Didn't something like that happen in the US a few years ago? With a supposedly reputable VPN service?

Youtubers and social influencers deal with the same shit, if you are not already in the top 100 you most likely never will be and probably will never make much of anything, mostly due to Google's and other media sites' marketing algorithms. I know people don't want a dose of reality like that and think everyone has an equal chance to get rich or die tryin', but most end up just diein' while tryin' if the preponderance of the abandoned tag isn't a clue.

You forgot aspiring basketball / soccer players... Apparently some people are so desparate to instantly get from poverty to incredible wealth that they will believe anything. The sad thing is that those people could have been much better off if they would have gotten a real job and/or education.

Not everyone is a computer expert, and WU, etc can be tracked. There can be a sting to catch cash left somewhere, etc.

I think his point is, that criminal behavior is about criminals doing illegal shit.

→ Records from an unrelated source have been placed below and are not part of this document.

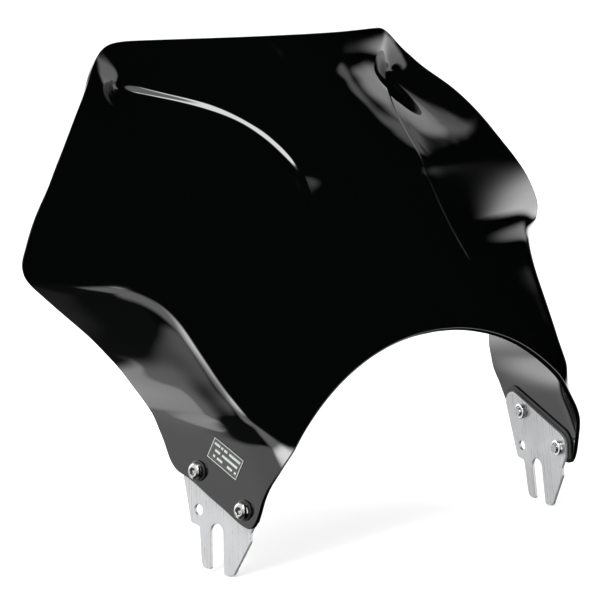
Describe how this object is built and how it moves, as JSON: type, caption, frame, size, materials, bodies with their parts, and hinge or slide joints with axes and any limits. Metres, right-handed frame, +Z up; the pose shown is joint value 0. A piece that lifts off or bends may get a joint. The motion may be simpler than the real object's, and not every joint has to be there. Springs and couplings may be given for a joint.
{
  "type": "motorcycle headlight fly screen",
  "caption": "Wide thermoformed gloss black windscreen shell on slotted aluminium bracket plates that hang on the headlight's side bolts.",
  "frame": {"origin": "on the centre plane, midway between the foremost and rearmost points of the screen, at the level of the bracket tips (bottom centre of the bounding box)", "axes": "+X to the right seen from in front of the screen, +Y to the rear (towards the rider), +Z up; the screen faces -Y"},
  "size_m": [0.4102, 0.1568, 0.3058],
  "materials": {
    "acrylic_black": "high gloss, thermoformed sheet with polished edges",
    "aluminium_brushed": "fine brushed, laser cut",
    "rubber_black": "matt",
    "nylon_black": "semi matt, moulded",
    "stainless_polished": "polished stainless steel",
    "steel_zinc": "zinc plated",
    "label_film": "matt film with a plain printed pattern"
  },
  "bodies": {
    "screen": {"windscreen_shell": "acrylic_black", "bracket_plate_left": "aluminium_brushed", "bracket_plate_right": "aluminium_brushed", "rubber_pad_left": "rubber_black", "rubber_pad_right": "rubber_black", "press_nut_left_rear": "steel_zinc", "press_nut_left_front": "steel_zinc", "press_nut_right_rear": "steel_zinc", "press_nut_right_front": "steel_zinc", "info_label": "label_film"},
    "washer_left_rear": {"shoulder_washer_left_rear": "nylon_black"},
    "screw_left_rear": {"button_screw_left_rear": "stainless_polished"},
    "washer_left_front": {"shoulder_washer_left_front": "nylon_black"},
    "screw_left_front": {"button_screw_left_front": "stainless_polished"},
    "washer_right_rear": {"shoulder_washer_right_rear": "nylon_black"},
    "screw_right_rear": {"button_screw_right_rear": "stainless_polished"},
    "washer_right_front": {"shoulder_washer_right_front": "nylon_black"},
    "screw_right_front": {"button_screw_right_front": "stainless_polished"}
  },
  "joints": [
    {"name": "washer_lift_left_rear", "type": "slide", "parent": "screen", "child": "washer_left_rear", "axis": [-0.9864, -0.1527, 0.0612], "range_m": [0, 0.005]},
    {"name": "screw_turn_left_rear", "type": "hinge", "parent": "washer_left_rear", "child": "screw_left_rear", "pos_m": [-0.13451, -0.01545, 0.05944], "axis": [-0.9864, -0.1527, 0.0612], "range_deg": [0, 1800]},
    {"name": "washer_lift_left_front", "type": "slide", "parent": "screen", "child": "washer_left_front", "axis": [-0.9864, -0.1527, 0.0612], "range_m": [0, 0.005]},
    {"name": "screw_turn_left_front", "type": "hinge", "parent": "washer_left_front", "child": "screw_left_front", "pos_m": [-0.13043, -0.04994, 0.03915], "axis": [-0.9864, -0.1527, 0.0612], "range_deg": [0, 1800]},
    {"name": "washer_lift_right_rear", "type": "slide", "parent": "screen", "child": "washer_right_rear", "axis": [0.9864, -0.1527, 0.0612], "range_m": [0, 0.005]},
    {"name": "screw_turn_right_rear", "type": "hinge", "parent": "washer_right_rear", "child": "screw_right_rear", "pos_m": [0.13451, -0.01545, 0.05944], "axis": [0.9864, -0.1527, 0.0612], "range_deg": [0, 1800]},
    {"name": "washer_lift_right_front", "type": "slide", "parent": "screen", "child": "washer_right_front", "axis": [0.9864, -0.1527, 0.0612], "range_m": [0, 0.005]},
    {"name": "screw_turn_right_front", "type": "hinge", "parent": "washer_right_front", "child": "screw_right_front", "pos_m": [0.13043, -0.04994, 0.03915], "axis": [0.9864, -0.1527, 0.0612], "range_deg": [0, 1800]}
  ],
  "couplings": [
    {"joint": "screw_turn_left_rear", "follows": "washer_lift_left_rear", "rad_per_m": 6283.2},
    {"joint": "screw_turn_left_front", "follows": "washer_lift_left_front", "rad_per_m": 6283.2},
    {"joint": "screw_turn_right_rear", "follows": "washer_lift_right_rear", "rad_per_m": 6283.2},
    {"joint": "screw_turn_right_front", "follows": "washer_lift_right_front", "rad_per_m": 6283.2}
  ]
}
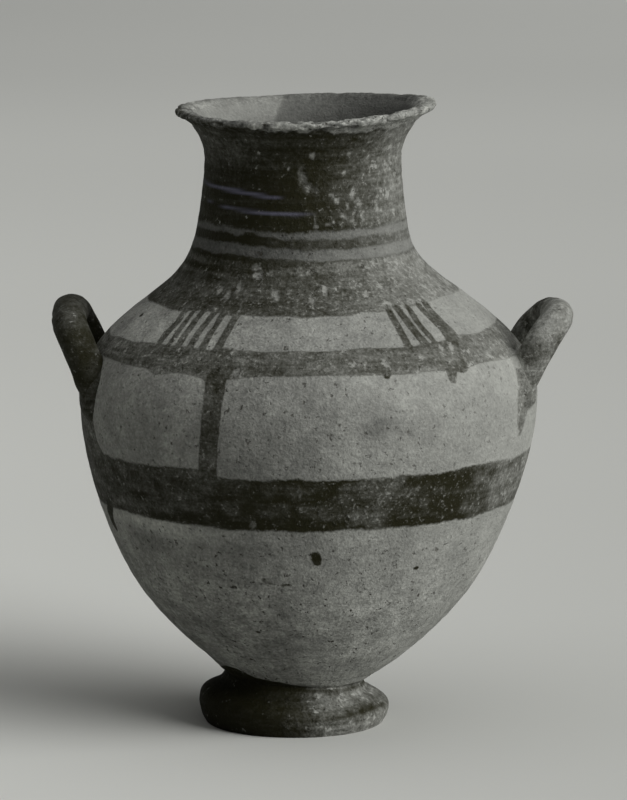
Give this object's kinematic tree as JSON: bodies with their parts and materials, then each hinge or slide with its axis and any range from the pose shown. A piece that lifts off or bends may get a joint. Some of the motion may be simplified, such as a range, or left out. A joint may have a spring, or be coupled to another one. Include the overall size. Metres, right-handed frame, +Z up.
{
  "type": "amphoriskos",
  "caption": "Small hand-thrown clay jar with a narrow neck, a flared rim, a disc foot and an upright loop handle on each side of its shoulder, for holding oil or scent.",
  "frame": {"origin": "on the surface the foot rests on, under the middle of the jar measured over its handles", "axes": "+Z up the jar towards its mouth, +X through the right handle as seen from the front, +Y from the front to the back"},
  "size_m": [0.1463, 0.1286, 0.1766],
  "materials": {
    "dark_slip": "matte",
    "wiped_clay": "matte",
    "painted_clay": "matte",
    "worn_slip": "matte",
    "handle_slip": "matte"
  },
  "bodies": {
    "root": {"foot": "dark_slip", "foot_luting": "wiped_clay", "body": "painted_clay", "neck_luting": "worn_slip", "neck": "dark_slip", "left_handle": "handle_slip", "left_handle_front_root": "handle_slip", "left_handle_back_root": "handle_slip", "right_handle": "handle_slip", "right_handle_front_root": "handle_slip", "right_handle_back_root": "handle_slip"}
  },
  "joints": []
}
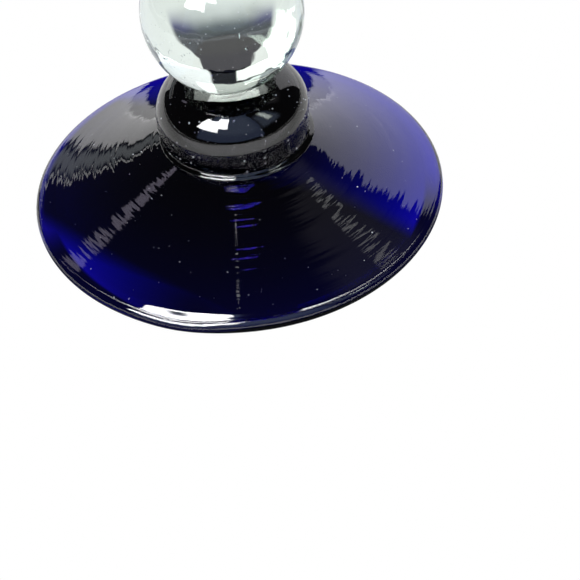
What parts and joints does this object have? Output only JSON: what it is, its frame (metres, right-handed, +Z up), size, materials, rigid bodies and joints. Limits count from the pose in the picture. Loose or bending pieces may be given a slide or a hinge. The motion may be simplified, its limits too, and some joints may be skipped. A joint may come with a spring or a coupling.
{
  "type": "candlestick",
  "caption": "Glass candlestick: a round cobalt foot and knop, a clear solid ball as the stem, and a cobalt cup with a flared lip and a round candle socket.",
  "frame": {"origin": "middle of the circle that the foot stands on", "axes": "+Z up along the column, from the foot to the candle cup; turned parts, so +X and +Y are alike"},
  "size_m": [0.075, 0.075, 0.0971],
  "materials": {
    "cobalt_glass": "polished",
    "clear_glass": "polished"
  },
  "bodies": {
    "root": {"foot": "cobalt_glass", "foot_collar": "cobalt_glass", "foot_knop": "cobalt_glass", "ball_stem": "clear_glass", "top_knop": "cobalt_glass", "candle_cup": "cobalt_glass"}
  },
  "joints": []
}
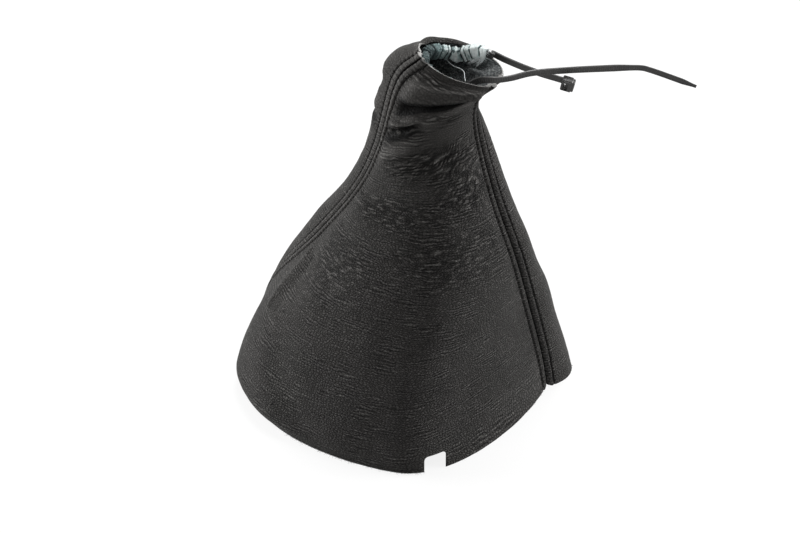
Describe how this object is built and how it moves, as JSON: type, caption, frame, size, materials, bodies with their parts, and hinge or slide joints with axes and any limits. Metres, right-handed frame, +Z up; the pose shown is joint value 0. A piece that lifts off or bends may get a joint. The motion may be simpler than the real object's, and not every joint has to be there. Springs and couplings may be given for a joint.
{
  "type": "gear lever gaiter",
  "caption": "Flared leather gaiter that covers the foot of a gear lever, with a gathered neck and a cable tie threaded through its casing.",
  "frame": {"origin": "centre of the bottom of the part's bounding box, in the plane of the hem", "axes": "+Z up from the hem towards the neck, -Y the front with the cut hem notch, +X the side towards which the neck leans and the tie points"},
  "size_m": [0.2472, 0.1722, 0.2099],
  "materials": {
    "leather": "matt charcoal grain, suede flesh side",
    "casing_cloth": "thin woven cloth, gathered and frayed",
    "nylon": "satin moulded nylon"
  },
  "bodies": {
    "root": {"front_panel": "leather", "back_panel": "leather", "tie_casing": "casing_cloth", "cable_tie": "nylon"}
  },
  "joints": []
}
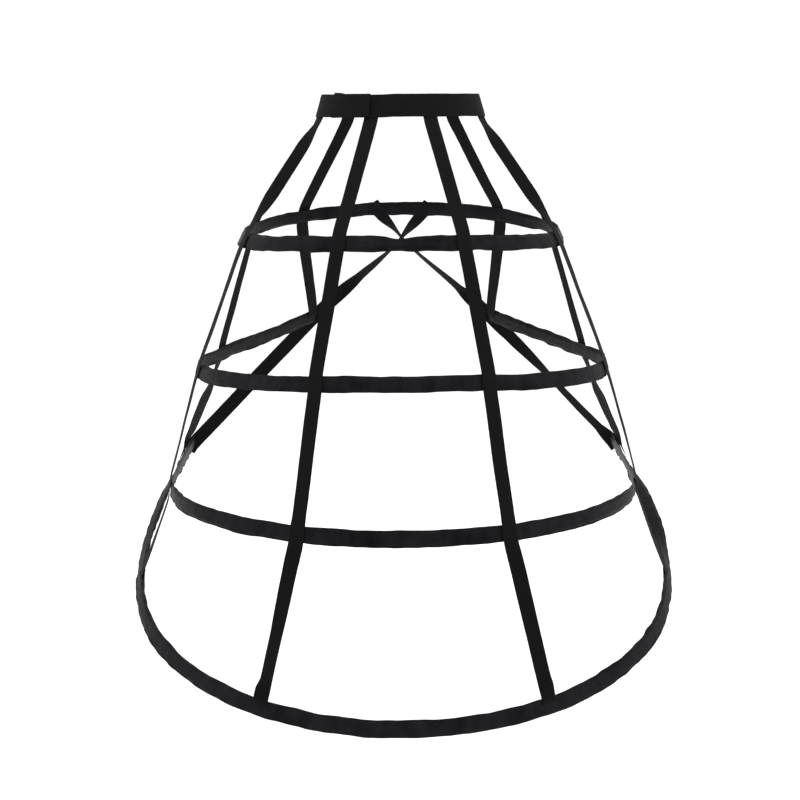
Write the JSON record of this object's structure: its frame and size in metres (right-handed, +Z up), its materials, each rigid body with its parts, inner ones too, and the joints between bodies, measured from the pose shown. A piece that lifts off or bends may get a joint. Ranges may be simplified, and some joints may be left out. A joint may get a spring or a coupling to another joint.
{
  "type": "crinoline cage",
  "caption": "Open-fronted skirt cage of boned fabric hoops hung on flat webbing straps from a lapped waistband, longer at the back than at the front.",
  "frame": {"origin": "centre of the waistband's oval at half the waistband's height", "axes": "+Z up along the wearer; +Y the way the wearer faces, to the open front; +X the wearer's right"},
  "size_m": [0.9551, 0.8142, 1.0145],
  "materials": {
    "band_webbing": "matte flat webbing",
    "strap_webbing": "matte ribbed webbing",
    "casing_satin": "soft satin sheen, puckered at its seams",
    "hoop_bone": "smooth coated spring steel",
    "bone_tip": "moulded, smooth",
    "joining_sleeve": "pressed sheet",
    "hook_tape": "stiff hooks on a woven back",
    "loop_tape": "fuzzy loops on a woven back"
  },
  "bodies": {
    "root": {"back_strap_left": "strap_webbing", "back_strap_right": "strap_webbing", "closure_hook_tape": "hook_tape", "closure_loop_tape": "loop_tape", "edge_strap_left": "strap_webbing", "edge_strap_right": "strap_webbing", "front_strap_left": "strap_webbing", "front_strap_right": "strap_webbing", "hoop_1_bone": "hoop_bone", "hoop_1_casing": "casing_satin", "hoop_1_sleeve": "joining_sleeve", "hoop_2_bone": "hoop_bone", "hoop_2_casing": "casing_satin", "hoop_2_tip_left": "bone_tip", "hoop_2_tip_right": "bone_tip", "hoop_3_bone": "hoop_bone", "hoop_3_casing": "casing_satin", "hoop_3_tip_left": "bone_tip", "hoop_3_tip_right": "bone_tip", "hoop_4_bone": "hoop_bone", "hoop_4_casing": "casing_satin", "hoop_4_tip_left": "bone_tip", "hoop_4_tip_right": "bone_tip", "quarter_strap_left": "strap_webbing", "quarter_strap_right": "strap_webbing", "side_strap_left": "strap_webbing", "side_strap_right": "strap_webbing", "waistband": "band_webbing"}
  },
  "joints": []
}
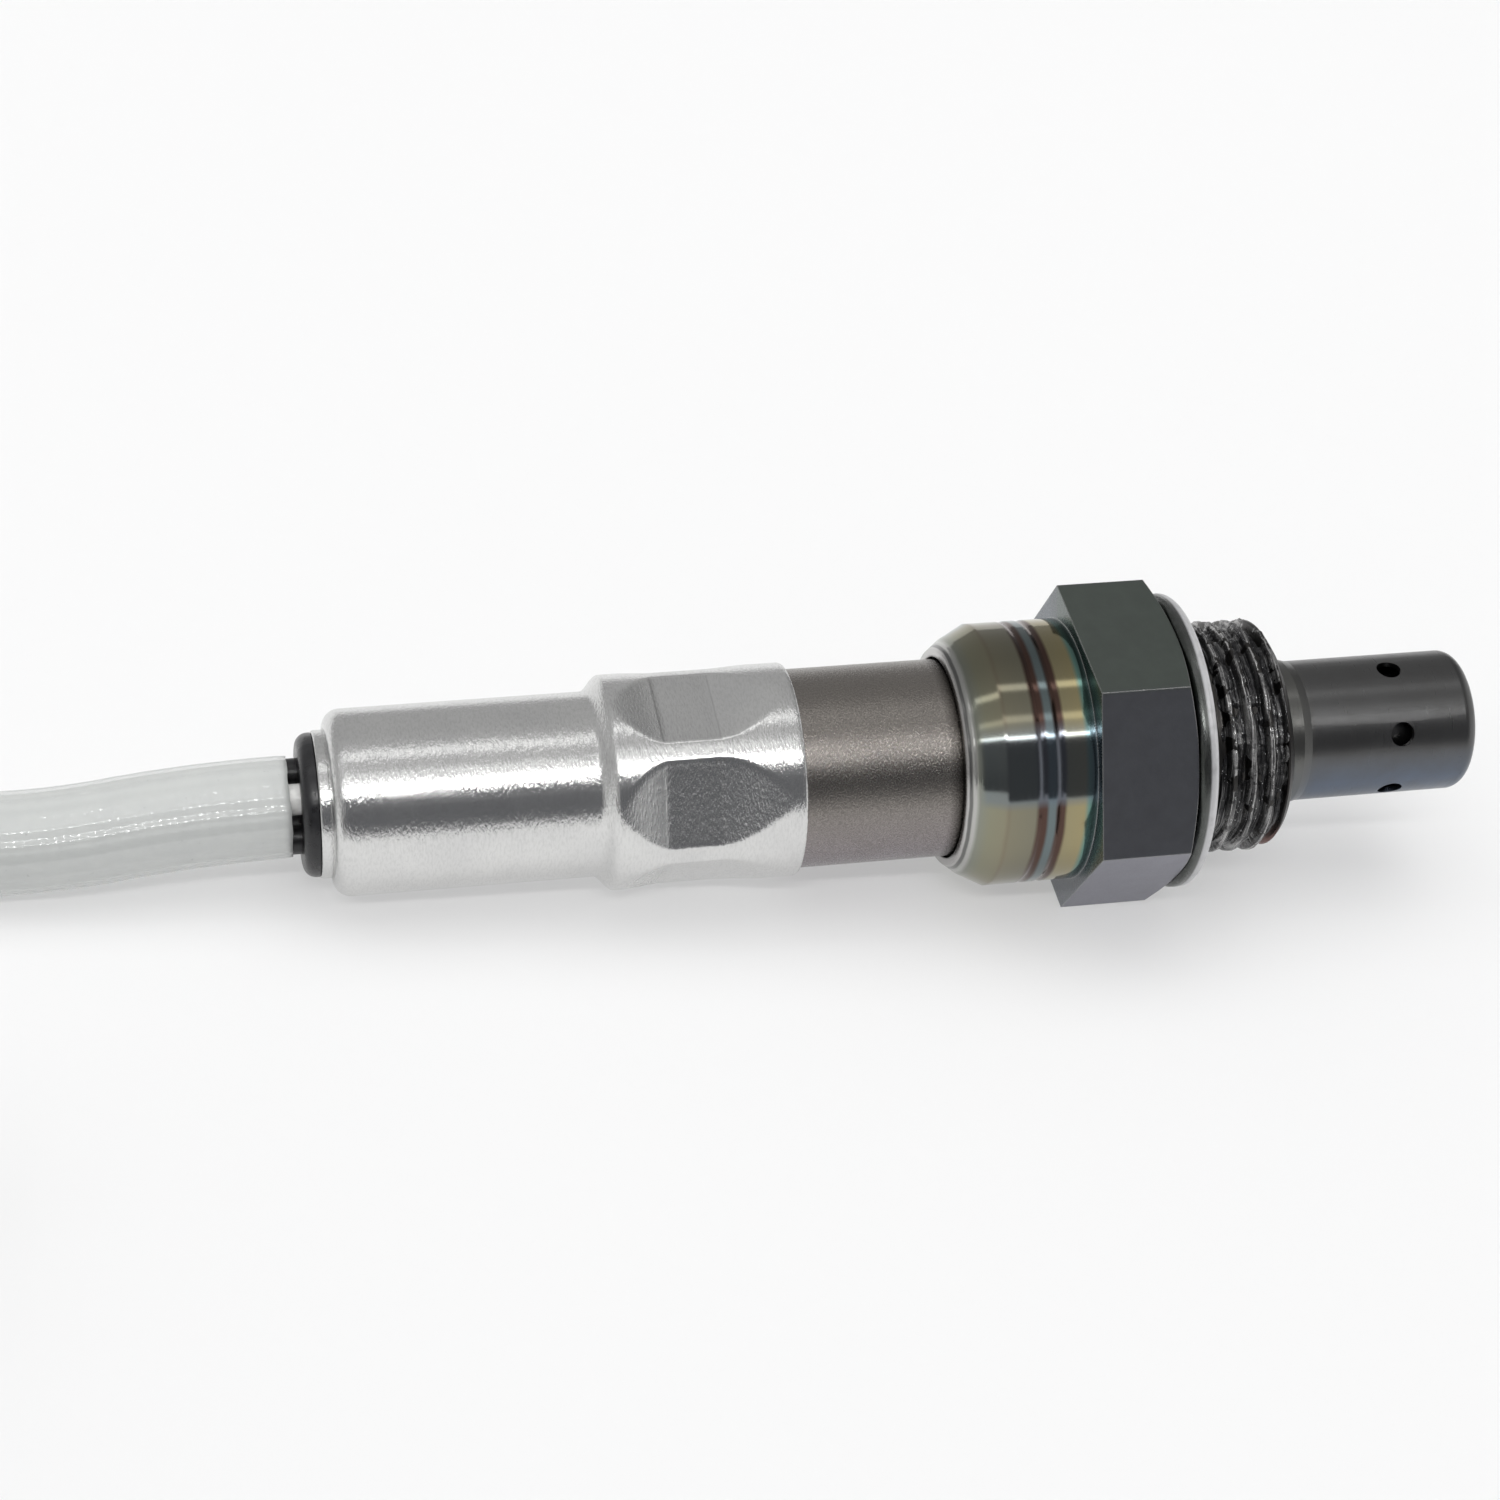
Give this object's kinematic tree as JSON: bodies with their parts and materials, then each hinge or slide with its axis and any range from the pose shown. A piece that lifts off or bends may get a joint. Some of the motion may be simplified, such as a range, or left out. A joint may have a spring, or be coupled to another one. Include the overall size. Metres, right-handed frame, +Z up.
{
  "type": "oxygen sensor",
  "caption": "Screw-in exhaust oxygen sensor with hexagon shell, crimped tail sleeve, perforated tip, short sleeved lead and square plug.",
  "frame": {"origin": "on the surface that the sensor lies on, under the middle of the length of the sensor without its lead, which is also where the sensor's axis passes overhead", "axes": "+X towards the sensing tip along the sensor's length, +Z up; the sensor's axis rises 4.2 degrees towards the tip, because it lies on a flat of the hexagon and on the tail shoulder"},
  "size_m": [0.2274, 0.073, 0.023],
  "materials": {
    "shell_steel": "dark heat-tinted steel",
    "gasket_steel": "satin",
    "protector_steel": "dark satin",
    "tube_steel": "brown heat tint, satin",
    "sleeve_steel": "bright satin",
    "contact_metal": "satin",
    "dark_ceramic": "matt",
    "white_ceramic": "matt",
    "talc": "pressed powder, matt",
    "black_rubber": "satin",
    "seal_rubber": "satin",
    "black_insulation": "satin",
    "white_insulation": "satin",
    "grey_insulation": "satin",
    "woven_sleeve": "coated glass-fibre weave",
    "plug_plastic": "moulded, fine grain",
    "lock_plastic": "moulded"
  },
  "bodies": {
    "root": {"metal_shell": "shell_steel", "gasket": "gasket_steel", "outer_protector": "protector_steel", "inner_protector": "protector_steel", "sensor_element": "dark_ceramic", "metal_cup": "protector_steel", "ceramic_holder": "white_ceramic", "talc_seal": "talc", "ceramic_guide": "white_ceramic", "guide_packing": "gasket_steel", "crimp_packing": "gasket_steel", "inner_tube": "tube_steel", "outer_sleeve": "sleeve_steel", "front_separator": "white_ceramic", "rear_separator": "white_ceramic", "separator_clip": "gasket_steel", "grommet": "black_rubber", "contact_1": "contact_metal", "contact_2": "contact_metal", "contact_3": "contact_metal", "contact_4": "contact_metal", "lead_wire_black_upper": "black_insulation", "lead_wire_white": "white_insulation", "lead_wire_black_lower": "black_insulation", "lead_wire_grey": "grey_insulation", "cable_sleeve": "woven_sleeve", "plug_cap": "plug_plastic", "plug_wire_seal": "seal_rubber", "plug_housing": "plug_plastic", "plug_seal": "seal_rubber", "plug_lock": "lock_plastic", "plug_contacts": "contact_metal", "plug_wires": "black_insulation"}
  },
  "joints": []
}
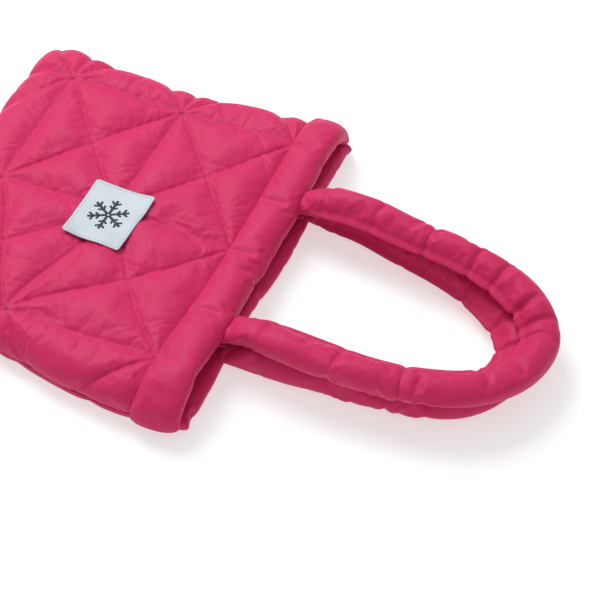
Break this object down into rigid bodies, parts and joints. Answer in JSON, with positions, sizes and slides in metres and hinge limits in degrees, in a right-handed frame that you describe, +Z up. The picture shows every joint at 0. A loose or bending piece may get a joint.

You can do illegal shit with many supposedly respectable payment methods as well as with bitcoin. It doesn't matter. Crypto is just another tool that might be more anonymous than bank transfers and credit cards, while also perhaps being more convenient than cash in the modern world.
 
Didn't something like that happen in the US a few years ago? With a supposedly reputable VPN service?
I never heard about that, but I bet they are no longer in business after word got out. VPN's mostly compete on reputation, since there's free ones so on price isn't an option (even though those tend to be total shit). I know if Private Internet Access actually kept logs while lying to everyone and people found out about it they probably wouldn't just go out of business, their management people would probably be assassinated like a healthcare CEO by some former customers or their associates if they ended up in jail because of them.
 
I've never gotten into any of these crypto currencies because I've been very skeptical of them since I've heard of them. I have nothing against crypto, I'm just skeptical of them when it comes to reliability, security and privacy.
As a rule of thumb you don't get to have all three of those with anything these days. With crypto you only get to pick one, maybe 2, depending on which exchange one uses. Example: 100% privacy/anonymity = no other option but to go to one of those "shady" non-KYC exchanges that only take cash in the mail to some PO Box that was probably temporarily set up with some stolen ID, they send the crypo to your wallet or in a thumb drive mailed back to you for even more anonymity, which obviously has reliability/security issues if that exchange is simply ran by a conartist that simply stole your money, though I've never had a problem the few times a year I use one (knock on wood).
 
Bitcoin and other cryptocurrencies have started to play a role in the monetization of adult games, offering an alternative to traditional payment methods like credit cards or PayPal. Cryptocurrency can provide more privacy for players, especially in regions where adult content is restricted or highly regulated. For developers, it can help avoid issues with payment processors who might refuse to handle adult content.


However, this form of monetization comes with risks, such as volatility in cryptocurrency values and potential legal uncertainties in various regions. It also opens the door to scams or fraudulent schemes if not handled carefully. Overall, while it offers benefits like privacy and decentralization, it also requires careful consideration from both developers and players.